17 Aralık 2013 Salı

OLGU BAŞKA ALGI BAŞKADIR

Son günlerde, sağlıklı idrakleri zorlayan bir takım ipe sapa gelmez hezeyanlarla karşılaşıyor ve sarsılıyoruz. Milli varlığımız, adeta yağma edilen bir mabede döndü, herkes bir tarafından çekiştirmeye başladı. Kimi Atatürk'e saldırıyor, kimi Cumhuriyet'e, kimi de doğrudan Türklüğe, Türk Milleti'ne, Türk Bayrağı'na saldırıyor. Yani milleti, millet yapan ve birlik beraberlik içinde yaşatan ne varsa saldırıya uğruyor.
 
Neyin peşindeler? Anlamak mümkün değil. Amaçları, milli refleksleri köreltmek, milli bilinci tasfiye etmek, milletin değer yargılarını değiştirmek midir? Türk milletinin adını sanını tarihten silmek midir? Yoksa "Türk Bayrağı demeyelim, Türkiye Bayrağı diyelim" diyen bir zihniyetin medyaya yansıması mıdır?  Her ne olursa olsun, bu tür tavırlar, milletçe tasvip edilecek tavırlar değildir. Türk'ü, Türk milletini yok saymak, en hafif tabiriyle bu milletin kendisine, diline, tarihine ve kültürüne saygısızlıktır. Yaptıkları, tarihin tasdik ettiğini inkâr etmekten başka bir şey değildir.
 
Meğer bu ülkede yaşadığı halde, milli varlığımızı silip süpürmek isteyen pek çok insan varmış? Belli ki özlerinde ne varsa onu ortaya koyuyorlar. Türk milletine, Türk tarihine ve Türk kültürüne saygısı ve bağlılığı olanlar, bu milletin hassasiyetlerine karşı bu derece saldırgan olamaz. Hiç akıl etmezler mi ki bu tarz söylemler, halkın beynine ve yüreğine mızrak gibi saplanıyor.
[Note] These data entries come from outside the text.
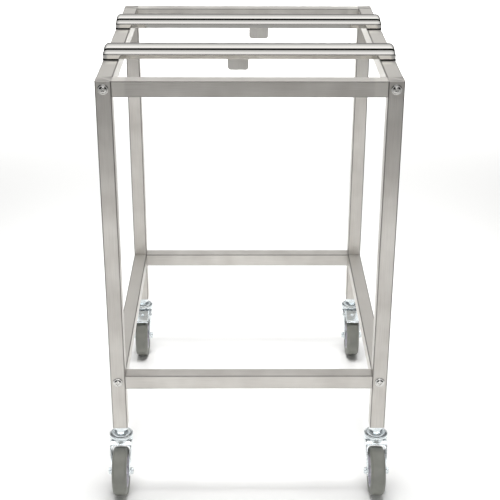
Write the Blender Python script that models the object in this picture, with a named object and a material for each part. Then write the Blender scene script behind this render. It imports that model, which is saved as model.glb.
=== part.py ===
"""Rolling equipment stand: a knock-down frame of square stainless tube with two profiled support bars
across its top and four swivel stem casters, the rear pair with brake pedals.

Metres, +Z up, +X to the right, the front faces -Y. The origin is on the floor, under the middle of the
stand's bounding box, with every caster trailing towards the front.
"""

from math import asin, cos, pi, radians, sin, sqrt

import bmesh
import bpy
from mathutils import Matrix, Vector

# Frame
WIDTH = 0.555
DEPTH = 0.610
FRAME_TOP = 0.870
LOWER_RAIL_TOP = 0.263
LEG_BOTTOM = 0.140
TUBE = 0.030
WALL = 0.0015
TUBE_CORNER = 0.0025
END_PLATE = 0.004
GAP = 0.0003

# Sides of a round piece: a bolt or hole, and a wheel or race
FINE = 12
WIDE = 20

# Frame screws, M6, each with its cup washer
SCREW_R = 0.003
SCREW_HOLE_R = 0.0034
SCREW_LENGTH = 0.042
SCREW_HEAD_R = 0.007
SCREW_HEAD_HEIGHT = 0.0052
CUP_WASHER_R = 0.010

# Support bars
BAR_DEPTH = 0.048
BAR_FACE = 0.0120
BAR_GROOVE_Y = 0.020
BAR_GROOVE_Z = 0.0152
BAR_REAR_Z = 0.0186
BAR_GROOVE_WIDTH = 0.0014
BAR_SHEET = 0.0015
BAR_END_ROUND = 0.006
FRONT_BAR_Y = -0.166
REAR_BAR_Y = 0.078
PAD_THICKNESS = 0.0027
PAD_PLUG_HEIGHT = 0.008
LUG_WIDTH = 0.040
LUG_THICKNESS = 0.002
LUG_DROP = 0.0275
LUG_CORNER = 0.006
LUG_OFFSET = 0.0215

# Casters
WHEEL_R = 0.050
WHEEL_HALF = 0.015
TRAIL = 0.035
HUB_R = 0.034
AXLE_R = 0.004
RACE_R = 0.024
RACE_TOP = 0.1241
RACE_BOTTOM = 0.1152
CROWN_R = 0.0235
CROWN_TOP = 0.1145
CROWN_PLATE = 0.111
WINDOW_TOP = 0.1035
KINGPIN_R = 0.006
STEM_R = 0.008
STEM_TOP = 0.176
STEM_HEX = 0.024
COLLAR_R = 0.0166
SOCKET_HEIGHT = 0.040
CHEEK = 0.0025
CHEEK_GAP_TOP = 0.0190
CHEEK_GAP_AXLE = 0.0160
AXLE_HALF = 0.0255
AXLE_HEX = 0.013

# Brake pedal, in the caster's own YZ plane: 0 is the stem's axis, -Y is the trailing side
PIVOT_Y = -0.030
PIVOT_Z = 0.105
PEDAL_HALF = 0.0175
PEDAL_SHEET = 0.002
TREADLE_SLOT = 0.0187
PIN_R = 0.0025

# The wheels trail further forward than the races reach to the rear
LEG_X = (WIDTH - TUBE) / 2
LEG_Y = (DEPTH - TUBE) / 2
CENTRE_Y = (TRAIL + WHEEL_R - RACE_R) / 2
BAR_BOTTOM = FRAME_TOP + GAP + PAD_THICKNESS + GAP

AXES = {"X": Vector((1, 0, 0)), "Y": Vector((0, 1, 0)), "Z": Vector((0, 0, 1))}
# Columns take a profile's two coordinates and its extrusion to X, Y and Z
PLANES = {
    "X": Matrix(((0, 0, 1), (1, 0, 0), (0, 1, 0))),
    "Y": Matrix(((1, 0, 0), (0, 0, 1), (0, 1, 0))),
    "Z": Matrix(((1, 0, 0), (0, 1, 0), (0, 0, 1))),
}
CORNERS = [
    ("front_left", -1, -1),
    ("front_right", 1, -1),
    ("rear_left", -1, 1),
    ("rear_right", 1, 1),
]


def clear_scene():
    for obj in list(bpy.data.objects):
        bpy.data.objects.remove(obj, do_unlink=True)


def finish_material(name, colour, roughness, metallic):
    material = bpy.data.materials.new(name)
    material.use_nodes = True
    shader = material.node_tree.nodes["Principled BSDF"]
    shader.inputs["Base Color"].default_value = (*colour, 1)
    shader.inputs["Roughness"].default_value = roughness
    shader.inputs["Metallic"].default_value = metallic
    return material


def make_object(name, bm, place, material, parent=None):
    """Turns a bmesh into an object at a place, with its normals facing out and its round faces smooth."""
    bmesh.ops.recalc_face_normals(bm, faces=bm.faces[:])
    mesh = bpy.data.meshes.new(name)
    bm.to_mesh(mesh)
    bm.free()
    mesh.shade_smooth()
    mesh.set_sharp_from_angle(angle=radians(32))
    obj = bpy.data.objects.new(name, mesh)
    bpy.context.collection.objects.link(obj)
    obj.location = place
    obj.parent = parent
    if material:
        mesh.materials.append(material)
    return obj


def make_cutter(name, bm, place, parent=None):
    cutter = make_object(name, bm, place, None, parent)
    cutter.hide_render = True
    cutter.display_type = "WIRE"
    return cutter


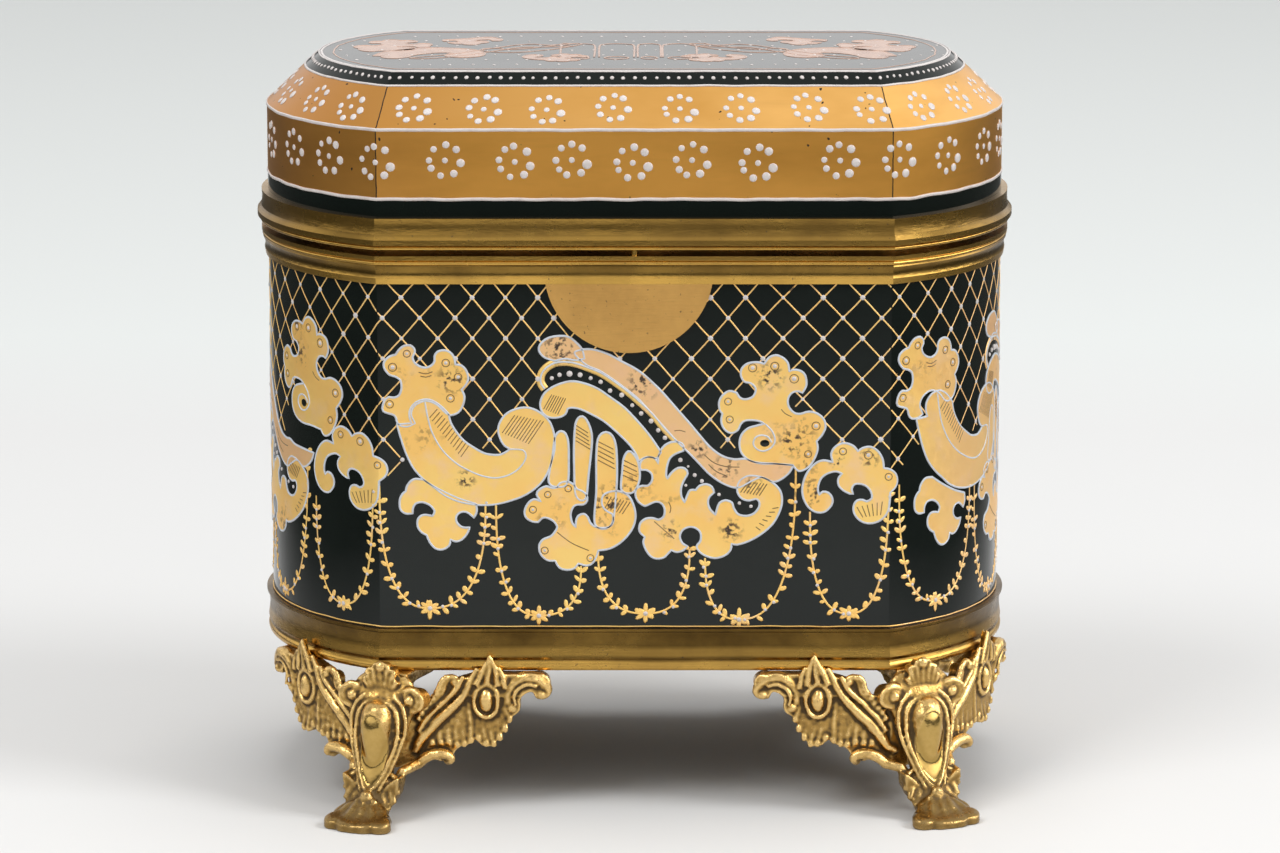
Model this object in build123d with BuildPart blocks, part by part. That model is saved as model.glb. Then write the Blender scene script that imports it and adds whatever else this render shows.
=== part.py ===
from build123d import *
import os
from math import atan2, cos, radians, sin, sqrt, tan

# A casket with a glass body and a glass lid, held in moulded bronze rims and
# standing on four cast feet. Millimetres, +Z up, front towards -Y, floor at Z = 0.

os.makedirs("parts", exist_ok=True)

# Plan of the glass: flat front and back, each end one circular bow
glass_half_length = 68.0
glass_half_depth = 36.7
bow_rise = 21.7

# Glass thicknesses
body_wall = 4.0
body_floor = 6.0
floor_fillet = 3.0
lower_edge_chamfer = 0.8
lid_wall = 4.0
lid_crown_thickness = 5.0

# Heights, stacked up from the floor
foot_height = 26.5
ledge_thickness = 1.5
floor_bedding = 2.2
body_height = 72.0
edge_bedding = 0.4
sheet = 0.6
lid_gap = 1.1
belt_height = 20.7
bevel_rise = 7.0
bevel_inset = 7.3
crown_rise = 2.1
crown_inset = 2.5

# Bronze mouldings: how tall each is, and how far its members stand out of the glass
base_band_height = 7.8
base_band_reach = 1.2
body_rim_height = 5.2
body_rim_reach = 1.25
lid_rim_height = 5.7
lid_rim_reach = 2.0
lid_rim_top_reach = 1.2
thinnest_edge = 0.55

# Inner collars of the two rims
body_collar_depth = 8.8
body_collar_upstand = 2.2
lid_collar_height = 7.1
lid_collar_bedding = 0.3
collar_clearance = 0.5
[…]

Siz, tarihte onca devlet kurmuş, üç kıtaya yayılmış bir milletin varlığını, dilini, kültürünü, tarihini nasıl yok sayarsınız? Devlet-i Aliye'nin hâkim unsuru, Türk değil miydi?
Kemal Atatürk'ün: "Millet, yekvücut olup Türklük duygusunu ve hâkimiyet esasını kabul etmiştir" ve:
"Bu millet, geçmişte Türk'tü. Halde de Türk'tür. Gelecekte de Türk kalacaktır"   dediğini de mi duymadınız?
Güneşin varlığına delil arayan, önce başını güneşten yana çevirmelidir. Gölgelere takılan kimseye güneşi gösteremezsiniz. O yüzden derler ki, "Hiç kimse,  görmek istemeyenler kadar kör değildir."
Bu milletin tarih boyunca peşinden koştuğu, uğrunda canını malını feda ettiği değerlere ve akidelere aykırı söylemler, sahiplerine değer kazandırmaz, aksine değer kaybettirir. Hiçbir millet, kendi adını sanını tarihten silmeye niyet etmiş olanlara asla sıcak bakmaz.
Bakın ne demiş milli şairimiz Mehmet Akif:
-"Biri ecdadıma saldırdı mı boğarım.
-"Boğamazsın ki!
-" Hiç olmazsa yanımdan kovarım,"
Kur'an-ı Kerim'de "Hiç düşünmez misiniz? Hiç akıl etmez misiniz?" mealinde soru cümleleri ile başlayan pek çok ayet vardır. Nisa suresi 94. Ayetinde mealen şu öğüt verilir: "Vereceğiniz hükümlerde ihtiyatlı olunuz! Çok kere zanlarınızla aldanıp hatalı kararlar verip, vahim neticelere neden olan günah işlersiniz."
Geçmişini inkâr eden bir millet, geleceğini kaybeder. Bu topraklarda 1000 yıldır var olmuş Türk adını, Türk kültürünü, Türk tarihini kimse inkâr edemez. Ancak ne var ki daha önce kafalara bir şekilde girip yerleşmiş önyargılar, saplantılar, onların gerçekleri görmesine engel oluşturmaktadır.